Monday, 13 June 2016

Buckland Weekly #19 - Questions to ask when planning your lesson

Way back when I used to work in an office environment as a computer analyst we often got sent on courses for things like time-management, personal development and such. Inevitably, especially in the time-management courses, the trainer would write SMART in capitals on the board and proceed to explain how all our targets needed to be Specific, Measurable, Achievable, Realistic and Time-Limited. (Occasionally some of the letters would stand for something else, depending on who was doing the training.) That was usually the tipping point for me, where I found myself doodling elaborate geometric patterns over my notebook instead of listening to yet another variation on flogging a dead horse. People do seem to like to apply simplistic notions to complicated situations.

All the same, you should think about some of the underlying concepts even if you don't need to bother yourself with trite acronyms to do it. It applies especially when you are planning a lesson. There are key questions you need to ask for each activity you plan.

The first, most obvious, and most easily overlooked is this.

Can it be done?

I once observed a lesson where the teacher was doing a reasonably standard activity. He had split the class (a small group of about twenty) into groups and written on the board “Animal, Food, Country, Colour, Job” and given each group a different letter. They had to find a word for each heading starting with that letter. One group had the letter “F”. I stood at the back with another observer trying to come up with colours starting with “F”. We managed “fawn”, “fuschia” and “firetruck red” but this was a beginners class who could hardly be expected to know the first two and the last one was just being silly.
The teacher hadn't really though through the question of whether the task could be done at all by that level of student.

The second question is one that everybody thinks about but that most inexperienced teachers get wrong.

How long will it take?

Estimating how long a task will take is not as easy as you might expect. It only comes with experience and it depends on various factors such as the level of the class, the size of the class, the physical layout of the classroom, the interests of the students, whether it's a familiar or unfamiliar type of task... among many others. One way to make an estimate is to give the task to someone else (say another teacher) and see how long it takes them, then add on extra time because your students won't be as proficient, add on more time for how long it will take to set up, add on more time for how long it will take to feedback and check. Occasionally (as discussed in an earlier post) teachers overestimate the time needed but most of the time they underestimate. If you haven't taught before you will certainly underestimate. A task you think should take five minutes might end up taking the whole 45 minute lesson if you aren't careful.

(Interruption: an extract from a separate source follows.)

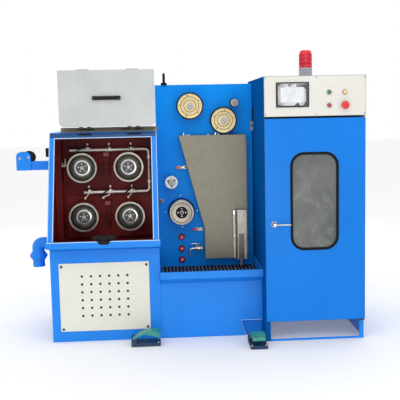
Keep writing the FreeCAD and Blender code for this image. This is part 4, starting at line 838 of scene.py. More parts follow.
def makeCone(node):
    centre, radius, depth = wheelSeat(node)
    s = coneSizes
    stepsEnd = depth - 8
    begin = stepsEnd - s["steps"] * s["stepWidth"]
    profile = [(0, 0), (s["shaftRadius"], 0), (s["shaftRadius"], begin)]
    finish = [3, 3, 3]
    for step in range(s["steps"]):
        ringRadius = radius - s["stepFall"] * (s["steps"] - 1 - step)
        base = begin + step * s["stepWidth"]
        profile += [(ringRadius - 1, base), (ringRadius, base + 1), (ringRadius - 0.7, base + 9),
                    (ringRadius - 0.7, base + 17), (ringRadius, base + s["stepWidth"] - 1)]
        finish += [4, 4, 4, 4, 4]
    rim, groove = radius - s["rimWidth"], radius - s["rimWidth"] - s["grooveWidth"]
    floor, crownZ, hubZ = depth - s["dishDepth"], depth - s["crownDrop"], depth - s["hubDrop"]
    crown, hub, eye = s["crownRadius"], s["hubRadius"], s["centreRadius"]
    profile += [(radius - 1.5, depth), (rim + 2, depth), (rim, depth - 2), (rim - 1.5, depth - 9),
                (groove + 2, floor + 6), (groove, floor), (groove - 6, floor), (groove - 7.5, floor + 2),
                (61, floor + 8), (60, floor + 10.5), (crown + 4, crownZ - 1), (crown, crownZ),
                (hub + 2.5, crownZ), (hub, crownZ - 3), (hub, hubZ), (13.5, hubZ), (12.5, hubZ + 2.5),
                (eye, hubZ + 2.5), (eye - 1, hubZ - 3), (0, hubZ - 3)]
    finish += [4, 4, 0, 1, 1, 1, 1, 5, 4, 4, 0, 0, 0, 1, 2, 0, 0, 0, 1, 1]
    bm = bmesh.new()
    addLathe(bm, profile, centre, steps=72, indices=finish)
    addPiece(node + "-drum", bm, node, ["brightMetal", "darkGroove", "darkSteel", "darkSteel", "turnedSteel",
                                        "dishSteel"], [node], smooth=24)
    front = centre + Vector((0, -hubZ * mm, 0))
    repeatPart(node + "-bolts", ringTree, screwHead(s["boltRadius"], 4.5, (0, 0, 1)), node, "brightMetal",
               slotName="drawing_steel", Count=s["boltCount"], Radius=s["boltCircle"] * mm, Start=0.4,
               Centre=front)
    bm = bmesh.new()
    addLathe(bm, [(0, 0), (7.2, 0), (7.2, 2), (6.2, 3), (3.2, 3), (2.8, 0.6), (0, 0.6)],
             front + Vector((0, 0.003, 0)), steps=20)
    addPiece(node + "-centre", bm, node, "brightMetal", slotName="drawing_steel")


for node in ("cone_upper_left", "cone_upper_right", "cone_lower_left", "cone_lower_right"):
    makeCone(node)
print("drawing cones")

# ---- sheaves, idlers and the exit capstan

sheaveSizes = {"groove": 9.0, "rimEdge": 82.0, "faceDrop": 3.5, "ridgeOne": 62.0, "ridgeTwo": 42.0,
               "hubRadius": 23.0, "outerHoles": 5, "outerHoleCircle": 70.0, "innerHoles": 4,
               "innerHoleCircle": 46.0, "holeRadius": 4.4}


def makeSheave(node, start):
    centre, radius, depth = wheelSeat(node)
    s = sheaveSizes
    hub, edge, one, two = s["hubRadius"], s["rimEdge"], s["ridgeOne"], s["ridgeTwo"]
    back, front = 5.0, depth - 5.0
    face = front - s["faceDrop"]
    half = (back + front) / 2
    bm = bmesh.new()
    profile = [(10.2, 0), (hub, 0), (hub, back + 6), (edge - 8, back + 6), (edge - 6, back),
               (radius - 1.5, back), (radius, back + 2), (radius - s["groove"], half), (radius, front - 2),
               (radius - 1.5, front), (edge + 1, front), (edge, front - 0.6), (edge - 3, face),
               (one + 1.2, face), (one + 0.4, face - 1.8), (one - 3.2, face - 1.8), (one - 4, face + 0.8),
               (two + 1, face + 0.8), (two, face - 1.2), (two - 3.4, face - 1.2), (two - 4.4, face + 1.5),
               (hub + 2, face + 1.5), (hub, face + 2.5), (hub - 1, depth - 1), (hub - 2, depth), (10.2, depth)]
    finish = [0, 0, 0, 0, 1, 1, 1, 1, 1, 1, 1, 0, 0, 0, 3, 0, 0, 0, 3, 0, 0, 0, 2, 2, 2]
    addLathe(bm, profile, centre, steps=72, indices=finish + [1], closed=True)
    addPiece(node + "-wheel", bm, node, ["sheaveCream", "blackSteel", "hubWhite", "creamGroove"], [node],
             smooth=24)
    hole = s["holeRadius"]
    spot = centre + Vector((0, -(face + 0.3) * mm, 0))
    for label, count, circle in (("outer", s["outerHoles"], s["outerHoleCircle"]),
                                 ("inner", s["innerHoles"], s["innerHoleCircle"])):
        ring = bmesh.new()
        addLathe(ring, [(0, 0), (hole, 0), (hole, 0.5), (hole - 0.8, 0.5), (hole - 1, 0.1), (0, 0.1)],
                 (0, 0, 0), (0, 0, 1), 12)
        repeatPart(node + "-" + label + "Holes", ringTree, loosePart("hole", ring), node, "darkSteel",
                   slotName="sheave_cream", Count=count, Radius=circle * mm,
                   Start=start + (0.5 if label == "inner" else 0), Centre=spot)


makeSheave("sheave_upper", 0.55)
makeSheave("sheave_lower", 0.2)

axleCaps = {"washer": 13.5, "nut": 7.0, "proud": 7.2}
refine("wheel_axles", "capSteel", 0.8)
bm = bmesh.new()
for node in ("sheave_upper", "sheave_lower"):
    spot = middle(node)
    spot.y = lo(node).y - axleCaps["proud"] * mm
    addLathe(bm, [(0, 0), (axleCaps["washer"], 0), (axleCaps["washer"], 1.5), (9, 1.8), (8.4, 1.2), (0, 1.0)],
             spot, steps=24)
    addLathe(bm, [(0, 0), (axleCaps["nut"], 0), (axleCaps["nut"], 2.4), (4, 2.4), (3.4, 1), (0, 1)], spot,
             steps=6, indices=[1])
addPiece("sheaveCaps", bm, "root", ["hubWhite", "darkSteel"], slotName="bright_metal")


idlerSizes = {"flangeRadius": 44.0, "grooveRadius": 37.0, "holes": 3, "holeCircle": 26.0,
              "rollerRadius": 29.0, "lobes": 6, "lobeCircle": 21.5}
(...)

A large part of the problem is that teachers underestimate the answer to the next question.

How will I set it up and how long will it take?

Instructions MUST be given in language at a level lower than the task itself. You can't begin the task until the students understand what the task is. Digressing for a moment, I was once teaching in England and the students were doing an external exam. These were low level students. They had been in college for a year but were still beginners. There was a question on the paper that showed a map of part of a city and said “If you were standing on the bridge what would you be able to see?” A second conditional sentence was something that hadn't been covered yet in their lessons so the students struggled to work out what was required. *

Don't underestimate how long it will take to set up an activity. If possible demonstrate it rather than explaining it. If explanation is needed, plan in advance exactly what you will say and exactly what you will write on the board. Use the simplest language possible... then simplify it some more. Practice. You might feel silly speaking the instructions aloud in your empty apartment but it will pay off when you get to the classroom. Give your instructions to a colleague and see if they understand them.

Two other important questions go together.

What can go wrong?/What's my fallback position?

All sorts of things can go wrong even in the most meticulously planned lesson. Equipment failure; students don't understand the task; task is to complicated or too simple; students just not into it. You need to plan each activity keeping the potential problems in mind and think about what you will do about them if they occur. And you need to be prepared to improvise when something totally unexpected happens. I keep a few simple tasks in mind to substitute whenever something like this happens but occasionally something will happen that you just don't know how to deal with. In one lesson last year I found myself completely unable to teach because the noise from the nearby building site was so loud that I couldn't hear the students and they couldn't hear me or each other. In another just last week the day was hot so all the windows were open but the wind got up and all the windows started banging back and forward and the students wanted them open but I had to insist on closing them both for safety and to be able to continue the lesson. There is always something you didn't think of.

Finally there is the most important question of all and the one you should ask yourself as often as possible.

Why?

Whenever you put something on your lesson plan ask yourself why you are doing it. If the answer is “to use up ten minutes of the lesson” then take it off and think of something else. Everything in your lesson should be done for a reason. It might be checking existing knowledge, developing vocabulary, demonstrating a particular language point, practising social interactions or any one of a thousand things but it must HAVE a purpose. Activity for its own sake should be avoided.

Those are some of the questions you should ask yourself when planning your lesson. You don't need to worry about SMART targets but you do need to think about what you are doing and why you are doing it. In the beginning you will get it wrong but the more you think about what you are doing, the easier it will become to actually do it.

In the next post I will look at the features that make an activity good (and by implication the ones that make it bad.)

* Not to mention the conceptual difficulty of the question. Would “people” be an acceptable answer. What about “the sky” or “my shoes”? The question wanted the names of other things identified on the map but that was in no way clear.